The U.N.’s Committee Against Torture hammered Cuba on Friday for a lengthy string of human rights abuses and repeatedly complained the island had provided few or none of the details about specific allegations of abuses that it had requested.
The panel noted that it was “concerned by reports denouncing the use of coercive methods during (police) interrogations, particularly the denial of sleep, detention under conditions of isolation and exposure to sudden changes in temperatures.”
On Cuba’s prisons, it wrote that it “continues to be supremely concerned by the reports received about the … overcrowding, malnutrition, lack of hygiene and healthy conditions (and) adequate medical attention.”
There have been thousands of complaints of short-term detentions of dissidents, it added, singling out José Luis Ferrer García and Oscar Elias Biscet. And Cuban officials never explained the deaths of dissidents Orlando Zapata Tamayo and Juan Wilfredo Soto García.
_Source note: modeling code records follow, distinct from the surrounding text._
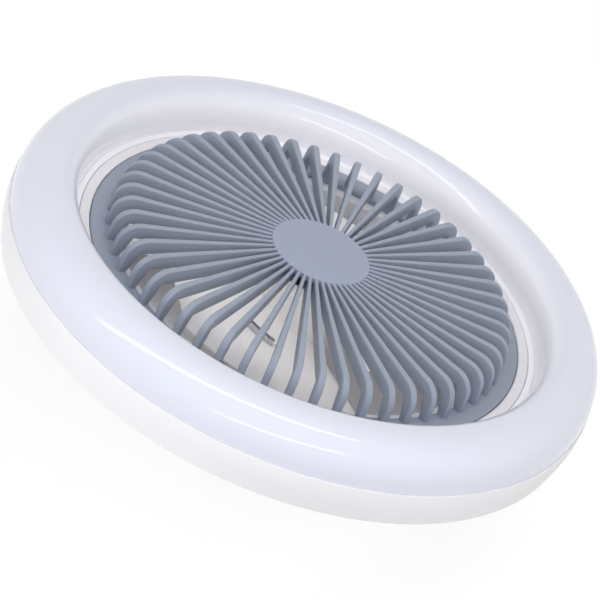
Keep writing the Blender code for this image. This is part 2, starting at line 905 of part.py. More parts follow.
def make_pedestal(look):
    foot = pedestal_base()
    head = pedestal_top()
    tube_hole = bearing_tube_radius + piece_gap
    section = [
        (pedestal_bore_radius, foot), (pedestal_foot_radius, foot),
        (pedestal_foot_radius, foot + pedestal_foot_thickness),
        (pedestal_column_radius, foot + pedestal_foot_thickness),
        (pedestal_column_radius, head - pedestal_head_thickness - pedestal_flare),
        (pedestal_head_radius, head - pedestal_head_thickness), (pedestal_head_radius, head),
        (tube_hole, head), (tube_hole, head - pedestal_head_thickness),
        (pedestal_bore_radius, head - pedestal_head_thickness),
    ]
    pedestal = turned("motor_pedestal", at_levels(section), fine_steps, look)
    low, high = level(foot - overrun), level(foot + pedestal_foot_thickness + overrun)
    holes = [
        rod(case_screw_radius + piece_gap, low, high, place) for place in pedestal_screw_places()
    ]
    wire_low = level(head - pedestal_head_thickness - pedestal_flare)
    wire_place = (0, motor_wire_hole_reach + piece_gap)
    wire_hole = rod(motor_wire_hole_radius, wire_low, level(head + overrun), wire_place)
    half = pedestal_notch_width / 2
    middle = -light_lead_shift()
    notch = block(
        "notch", (-pedestal_foot_radius - overrun, middle - half, level(foot - overrun)),
        (-piece_gap, middle + half, level(foot + pedestal_notch_height)), None,
    )
    holes += [rotated(wire_hole, driver_turn), rotated(notch, driver_turn)]
    return cut(pedestal, holes)


def make_motor_board(look):
    front = motor_board_front()
    back = front - motor_board_thickness
    bore = bearing_tube_radius + piece_gap
    section = [(bore, front), (motor_board_radius, front), (motor_board_radius, back), (bore, back)]
    return turned("motor_board", at_levels(section), fine_steps, look)


def make_stator_core(look):
    """Laminated core: a hub with six teeth, each with a curved head."""
    outline = []
    head_inner = core_radius - tooth_head_thickness
    root_turn = asin(tooth_width / 2 / core_hub_radius)
    neck_turn = asin(tooth_width / 2 / head_inner)
    for index in range(tooth_count):
        middle = full_turn * index / tooth_count
        outline.append(around(core_hub_radius, middle - root_turn))
        outline.append(around(head_inner, middle - neck_turn))
        outline.append(around(head_inner + tooth_head_thickness / 2, middle - tooth_head_half_turn))
        for step in range(tooth_head_steps + 1):
            turn = middle - tooth_head_half_turn + 2 * tooth_head_half_turn * step / tooth_head_steps
            outline.append(around(core_radius, turn))
        outline.append(around(head_inner + tooth_head_thickness / 2, middle + tooth_head_half_turn))
        outline.append(around(head_inner, middle + neck_turn))
        outline.append(around(core_hub_radius, middle + root_turn))
    low, high = level(stack_front()), level(stack_back())
    core = upright_prism("stator_core", outline, low, high, look)
    bore = bearing_tube_radius + piece_gap
    return cut(core, [rod(bore, low - overrun, high + overrun, steps=fine_steps)])


def make_coil(name, turn, look):
    """One winding: a rounded frame round its tooth."""
    half_hole = tooth_width / 2 + piece_gap
    half_out = half_hole + coil_side_thickness
    hole_low, hole_high = stack_back() - piece_gap, stack_front() + piece_gap
    rounding = coil_end_thickness * 0.6
    outer = []
    for side, low_end in ((1, False), (-1, False), (-1, True), (1, True)):
        end = coil_back() if low_end else coil_front()
        inward = 1 if low_end else -1
        points = [(side * half_out, end + inward * rounding), (side * (half_out - rounding), end)]
        outer += points if (side > 0) != low_end else points[::-1]
    inner = []
    for side, height in ((1, hole_high), (-1, hole_high), (-1, hole_low), (1, hole_low)):
        inner += [(side * half_hole, height)] * 2
    shape = bmesh.new()
    loops = []
    for radius, loop in ((coil_inner_radius, outer), (coil_outer_radius, outer)):
        loops.append([shape.verts.new((radius, across, level(height))) for across, height in loop])
    for radius in (coil_outer_radius, coil_inner_radius):
        corners = [shape.verts.new((radius, across, level(height))) for across, height in inner[::2]]
        loops.append([corner for corner in corners for _ in (0, 1)])
    for first, second in zip(loops, loops[1:] + loops[:1]):
        count = len(first)
        for index in range(count):
            after = (index + 1) % count
            ring = [first[index], first[after], second[after], second[index]]
            face = list(dict.fromkeys(ring))
            if len(face) > 2:
                shape.faces.new(face)
    return rotated(finished(name, shape, look, False), turn)


def make_bearing_tube(look):
    front = coil_front() + bearing_tube_reach
    back = pedestal_top() - pedestal_head_thickness - bearing_tube_reach
    section = [
        (bearing_tube_bore, front), (bearing_tube_radius, front),
        (bearing_tube_radius, back), (bearing_tube_bore, back),
    ]
    return turned("bearing_tube", at_levels(section), fine_steps, look)


def make_bearing(name, outer_end, direction, look):
    """A plain bearing in the tube's end; direction points into the tube."""
    start = outer_end + direction * bearing_inset
    end = start + direction * bearing_length
    outer = bearing_tube_bore - piece_gap / 3
    inner = shaft_radius + piece_gap / 3
    section = [(inner, start), (outer, start), (outer, end), (inner, end)]
    return turned(name, at_levels(section), fine_steps, look)


def make_rotor_bell(look):
    front = bell_front_height
    inside = bell_radius - bell_wall
    hole = shaft_radius + piece_gap / 3
    section = [
        (hole, front), (bell_radius - bell_wall, front), (bell_radius, front - bell_wall),
        (bell_radius, front - bell_length), (inside, front - bell_length),
        (inside, front - bell_wall), (hole, front - bell_wall),
    ]
    bell = turned("rotor_bell", at_levels(section), middle_steps, look)
    windows = []
    low, high = level(front + overrun), level(front - bell_wall - overrun)
    spread = [2 * step / bell_window_steps - 1 for step in range(bell_window_steps + 1)]
    turns = [bell_window_half_turn * share for share in spread]
    outline = [around(bell_window_outer_radius, turn) for turn in turns]
    outline += [around(bell_window_inner_radius, turn) for turn in reversed(turns)]
    for index in range(bell_window_count):
        window = upright_prism("window", outline, low, high, None)
        windows.append(rotated(window, full_turn * index / bell_window_count))
    hole = web_screw_radius + piece_gap / 2
    holes = [rod(hole, low, high, place) for place in web_screw_places()]
    return cut(bell, windows + holes)


def make_magnet_ring(look):
    front = bell_front_height - bell_wall - magnet_setback
    outer = magnet_outer_radius
    inner = outer - magnet_thickness
    back = front - magnet_length
    section = [(inner, front), (outer, front), (outer, back), (inner, back)]
    return turned("magnet_ring", at_levels(section), middle_steps, look)


def shaft_back():
    return pedestal_top() - pedestal_head_thickness - bearing_tube_reach - shaft_tail_length


def make_shaft(look):
    front = bell_front_height + shaft_tip_length
    section = [(0, front), (shaft_radius, front), (shaft_radius, shaft_back()), (0, shaft_back())]
    return turned("motor_shaft", at_levels(section), small_steps, look)


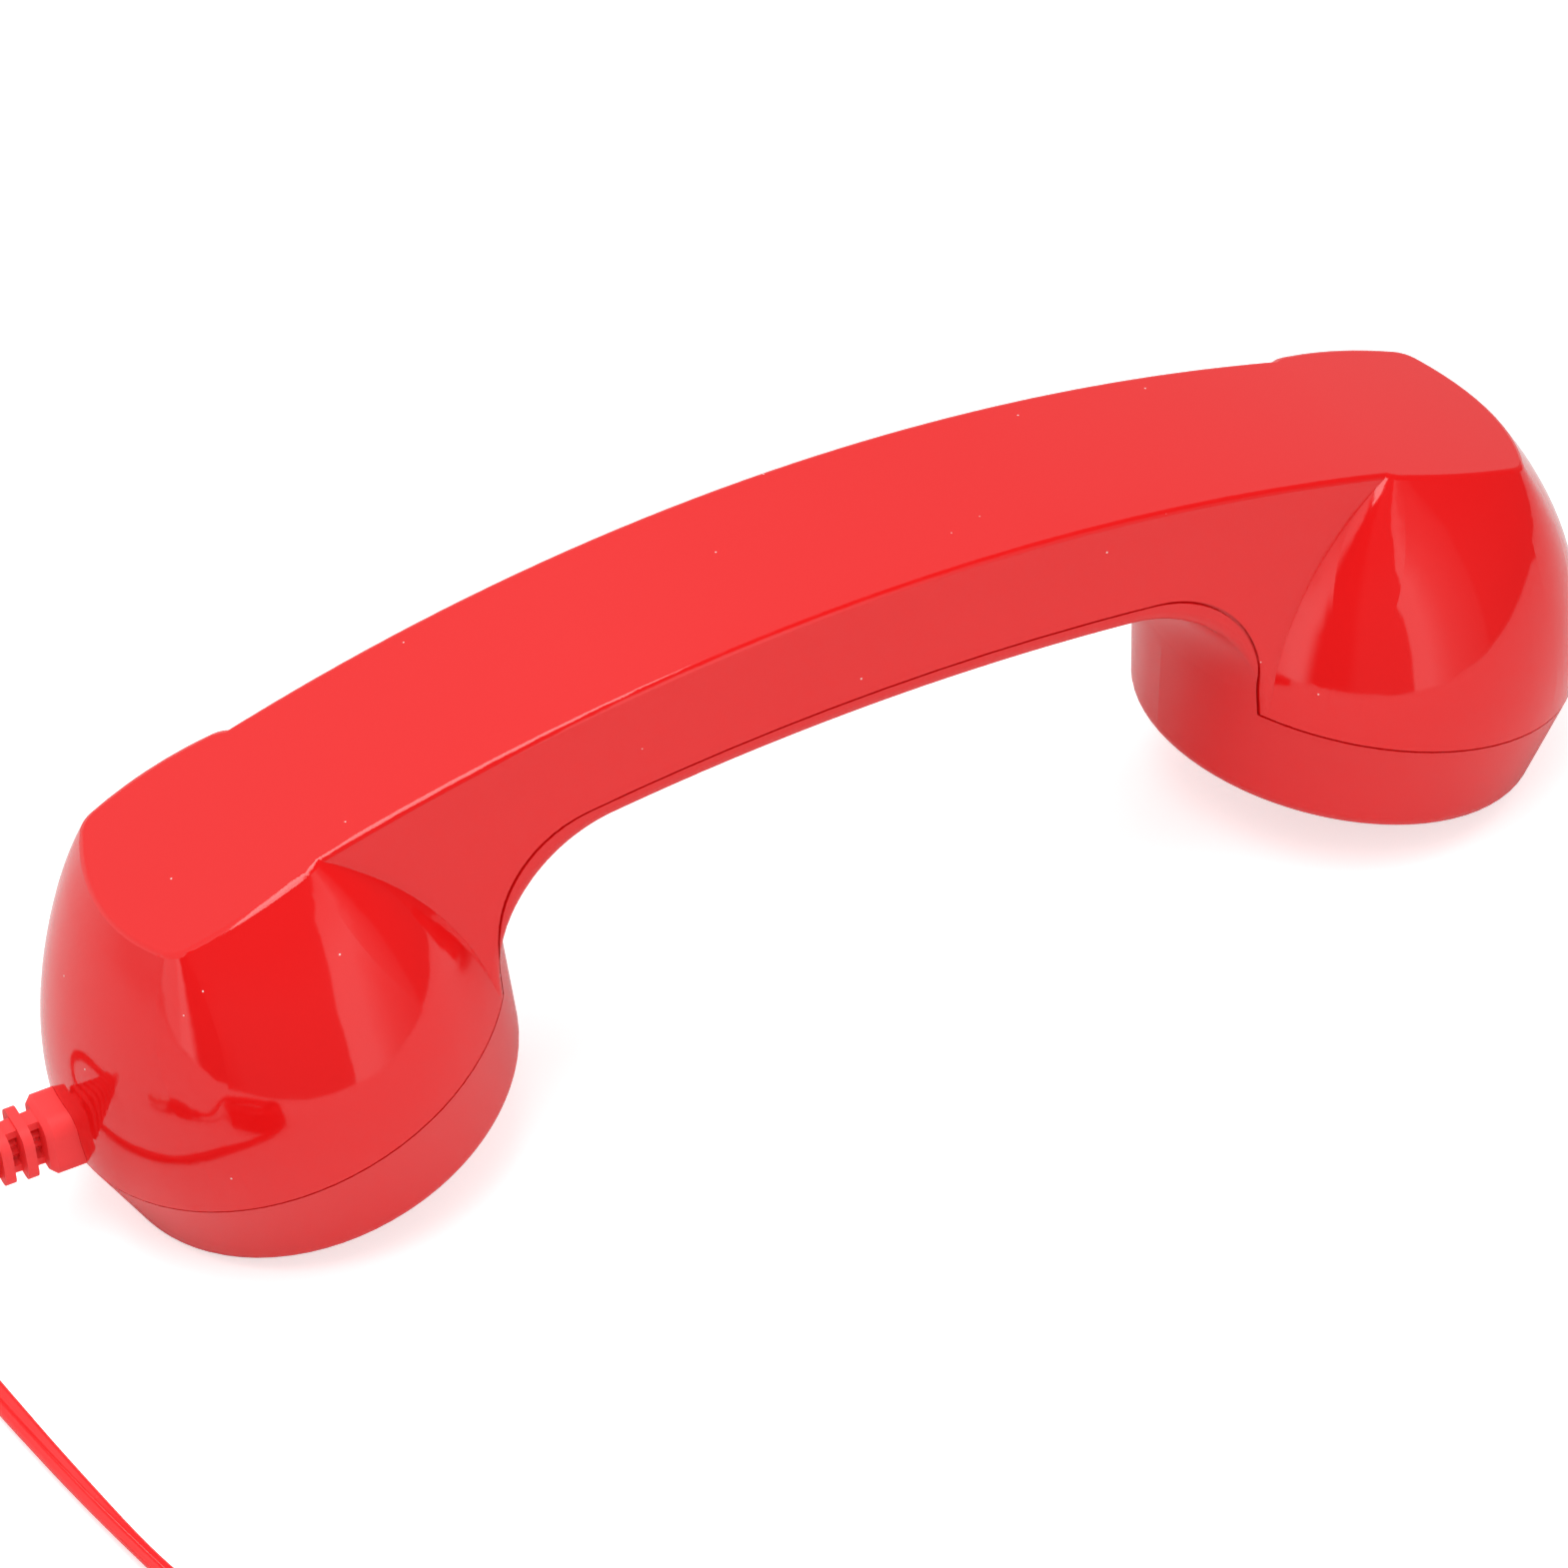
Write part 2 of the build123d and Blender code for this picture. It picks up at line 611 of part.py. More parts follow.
def speaker():
    """The moving-coil speaker, stacked upwards from the ear flange, as named pieces."""
    seat = cup_plane(1, flange_top)
    inner = SPEAKER_RADIUS - SPEAKER_LAND
    rim_low = GASKET_THICKNESS
    rim_high = rim_low + BASKET_RIM
    base_low = rim_low + BASKET_HEIGHT - BASKET_WALL
    base_high = rim_low + BASKET_HEIGHT
    pot_low = base_low
    pot_high = pot_low + POT_HEIGHT
    floor = pot_high - POT_WALL
    gasket = turned([(inner, 0), (SPEAKER_RADIUS, 0), (SPEAKER_RADIUS, rim_low), (inner, rim_low)])
    basket = turned([
        (inner, rim_low), (SPEAKER_RADIUS, rim_low), (SPEAKER_RADIUS, rim_high),
        (inner + BASKET_WALL, rim_high), (basket_base, base_high), (pot_radius, base_high),
        (pot_radius, base_low), (basket_base - BASKET_WALL / 2, base_low), (inner, rim_high)])
    vent = Rot(0, 90, 0) * Cylinder(VENT_RADIUS, 3 * basket_base)
    for turn in range(3):
        basket -= Pos(0, 0, (rim_high + base_low) / 2) * Rot(0, 0, 30 + 60 * turn) * vent
    yoke = turned([
        (pot_inner, pot_low), (pot_radius, pot_low), (pot_radius, pot_high), (0, pot_high),
        (0, floor), (pot_inner, floor)])
    magnet = post(0, MAGNET_RADIUS, floor - MAGNET_HEIGHT, floor)
    plate = post(0, plate_radius, floor - MAGNET_HEIGHT - POLE_PLATE, floor - MAGNET_HEIGHT)
    coil_low = floor - MAGNET_HEIGHT - COIL_HEIGHT + COIL_RISE
    coil = turned([
        (coil_inner, coil_low), (coil_outer, coil_low),
        (coil_outer, coil_low + COIL_HEIGHT), (coil_inner, coil_low + COIL_HEIGHT)])
    roll_inner = (coil_outer + inner) / 2
    roll_flat = (inner - roll_inner) / 4
    upper = [
        (inner, rim_high), (inner - roll_flat, rim_high - ROLL_DEPTH),
        (roll_inner + roll_flat, rim_high - ROLL_DEPTH), (roll_inner, rim_high), (coil_outer, coil_low),
        (coil_inner, coil_low), (coil_inner / 2, coil_low - DUST_CAP_DEPTH), (0, coil_low - DUST_CAP_DEPTH)]
    lower = [(r, z - CONE_THICKNESS) for r, z in reversed(upper)]
    cone = turned(upper + lower)
    board = Pos(pot_radius + TERMINAL_GAP, 0, base_high) * Box(
        TERMINAL_LENGTH, TERMINAL_WIDTH, BOARD, align=(Align.MIN, Align.CENTER, Align.MIN))
    board -= post(0, pot_radius + TERMINAL_GAP, base_high - 1, base_high + 2)
    pieces = {
        "speaker_gasket": gasket,
        "speaker_basket": basket,
        "speaker_cone": cone,
        "speaker_voice_coil": coil,
        "speaker_pole_plate": plate,
        "speaker_magnet": magnet,
        "speaker_yoke": yoke,
        "speaker_terminal_board": board,
    }
    return {name: seat * piece for name, piece in pieces.items()}


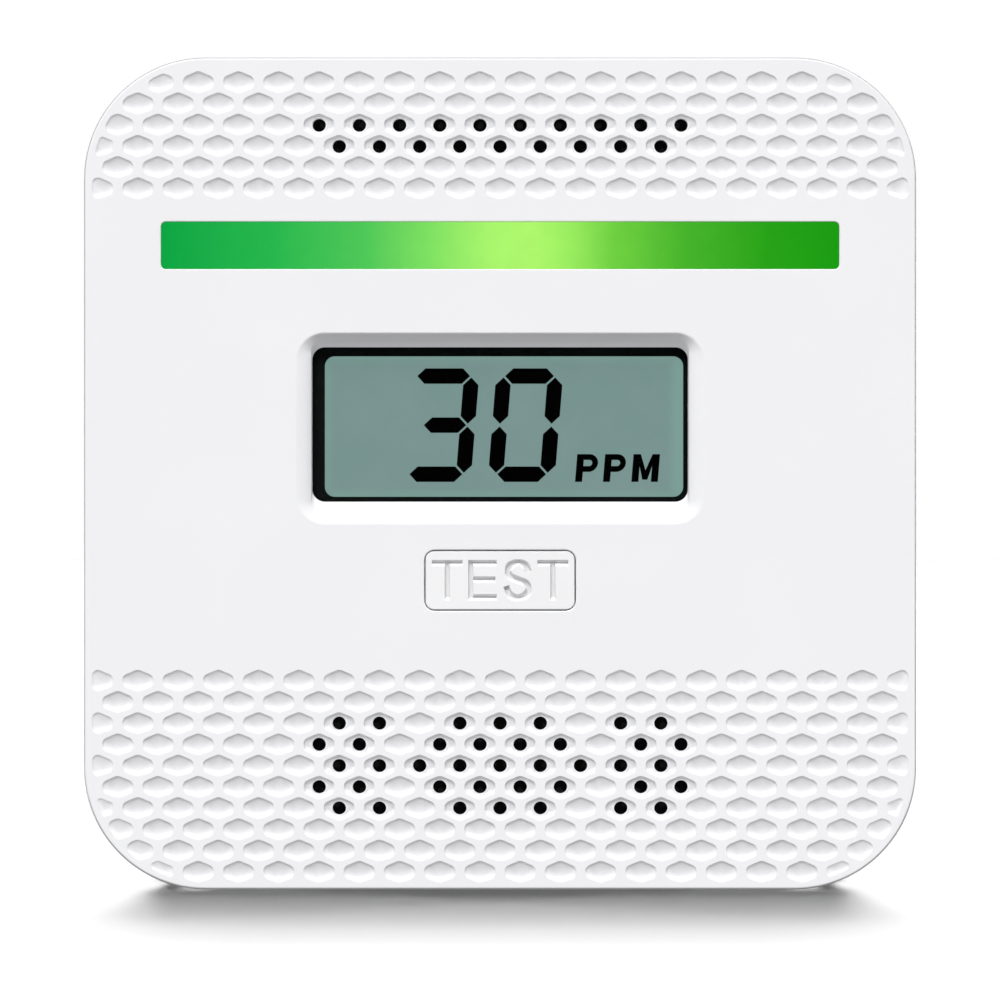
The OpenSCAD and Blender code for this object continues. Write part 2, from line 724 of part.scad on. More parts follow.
module battery_can_1() cell_can(0);
module battery_can_2() cell_can(1);
module battery_can_3() cell_can(2);
module battery_sleeve_1() cell_sleeve(0);
module battery_sleeve_2() cell_sleeve(1);
module battery_sleeve_3() cell_sleeve(2);

// A tube through a list of rings, each a list of points, closed at both ends
module tube(rings) {
    n = len(rings[0]);
    m = len(rings);
    polyhedron(
        points = [for (ring = rings, p = ring) p],
        faces = concat(
            [[for (j = [0 : n - 1]) j]],
            [for (i = [0 : m - 2], j = [0 : n - 1]) let (a = i * n + j, b = i * n + (j + 1) % n)
                [a, a + n, b + n, b]],
            [[for (j = [n - 1 : -1 : 0]) (m - 1) * n + j]]));
}

spring_sides = 8;
spring_steps = 14;           // rings in one turn

// Conical spring from the contact plate to the flat end of a cell
module cell_spring(k) {
    from = -plate_x + spring_wire;
    to = plate_x - nub_h - cell_len - spring_wire;
    steps = spring_turns * spring_steps;
    color("silver") seated() scale_x(cell_turn(k)) translate([0, cell_centre(k), -cell_d]) tube([
        for (i = [0 : steps]) let (
            t = i / steps,
            a = 360 * i / spring_steps,
            r = spring_r[0] + (spring_r[1] - spring_r[0]) * t,
            x = from + (to - from) * t,
            out = [0, cos(a), sin(a)])
        [for (j = [0 : spring_sides - 1]) let (b = -360 * j / spring_sides)
            [x, 0, 0] + r * out + spring_wire * (cos(b) * out + sin(b) * [1, 0, 0])]]);
}

module battery_spring_1() cell_spring(0);
module battery_spring_2() cell_spring(1);
module battery_spring_3() cell_spring(2);

// A contact plate on the bay's right wall, from one height to another
module contact_plate(from, to)
    box([plate_x, bay_x], [from - 5, to + 5], [cell_d - 6, cell_d + 5]);

// An end contact also reaches through the bay's floor, to a solder tab
module end_contact(y) {
    contact_plate(y, y);
    box([plate_x, bay_x], [y - tab_w / 2, y + tab_w / 2], [tab_d, cell_d - 5.9]);
}

module contact_positive() color("silver") seated() end_contact(cell_centre(2));
module contact_negative() color("silver") seated() scale_x(-1) end_contact(cell_centre(0));
module contact_bridge_left() color("silver") seated()
    scale_x(-1) contact_plate(cell_centre(1), cell_centre(2));
module contact_bridge_right() color("silver") seated() contact_plate(cell_centre(0), cell_centre(1));

// ---------------------------------------------------------------- leads

route_steps = 4;             // rings between two points of a route
lead_sides = 8;

function smooth_at(p, i, t) =
    let (a = p[max(i - 1, 0)], b = p[i], c = p[i + 1], d = p[min(i + 2, len(p) - 1)])
    0.5 * (2 * b + (c - a) * t + (2 * a - 5 * b + 4 * c - d) * t * t + (3 * b - a - 3 * c + d) * t * t * t);

function smooth(p) = concat(
    [for (i = [0 : len(p) - 2], s = [0 : route_steps - 1]) smooth_at(p, i, s / route_steps)],
    [p[len(p) - 1]]);

function unit(v) = v / norm(v);

// A round lead from a tab at the given place, its rings square to the line
module lead(tab, steps) {
    run = steps[len(steps) - 1];
    across = [run[1], -run[0], 0];
    corners = concat([for (p = steps) tab + p], [[tab[0] + run[0], tab[1] + run[1], lead_pad_d]]);
    line = [for (p = smooth(corners)) [p[0], p[1], -p[2]]];
    last = len(line) - 1;
    tube([for (i = [0 : last]) let (
            along = i == last ? [0, 0, 1] : unit(line[i + 1] - line[max(i - 1, 0)]),
            side = unit(cross(along, across)),
            up = cross(along, side))
        [for (j = [0 : lead_sides - 1]) let (b = 360 * j / lead_sides)
            line[i] + lead_r * (cos(b) * side + sin(b) * up)]]);
}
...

Cuba should establish an independent body to gather, investigate and report on allegations of government abuses, and should meet its promise to allow a visit by the U.N.’s top official on several types of mistreatments, the committee noted in a 6,000-word report.
The report summed up the panel’s conclusions after its May 22-23 hearings in Switzerland on Cuba’s compliance with the Convention against Torture and Other Cruel, Inhuman or Degrading Treatment or Punishment. Marked “unedited,” it was issued by the U.N. media office in Geneva.
Using the U.N.’s typically diplomatic language, the report noted the panel “laments,” “expresses concern,” “still worries,” “disagrees,” “has serious reservations,” “views with concern,” “considers it indispensable” and is “seriously concerned.”
But the report Friday amounted to a harsh and detailed indictment of Cuba’s human rights record, especially in areas that involve physical punishments or abuses, such as the justice and prison systems and the harassment of dissidents.
Cuba’s own report on its compliance with the convention on torture, presented to the panel in May, was more than nine years late and “does not fully meet the guidelines” set by the panel, it noted. The 10-member committee reviews countries’ records on a rotating basis.
In a sharply worded section, the report urged Cuba “to investigate, without delay, exhaustively, without bias and in an efficient way, all deaths of prisoners.” Cuba told the panel that prison officials were not responsible for any of the 202 such deaths in 2010-2011, but gave no further information.
The report also blasted Cuba for the rapid increase in the use of short-term arrests of dissidents without any judicial orders, usually to keep opposition activists away from activities. Cuban officials told the panel last month that all detentions follow due process.
Despite Havana’s denials, panel member Fernando Mariño told a news conference Friday, “it seems that this has been generalized of late.” Human rights activists in Havana reported the number of such arrests doubled from 2010 to 2011.
The panel also condemned the “restrictions on freedom of movement, invasive security operations, physical aggressions and other acts of intimidation and harassment presumably committed by the National Revolutionary Police or members of the Organs of State Security.”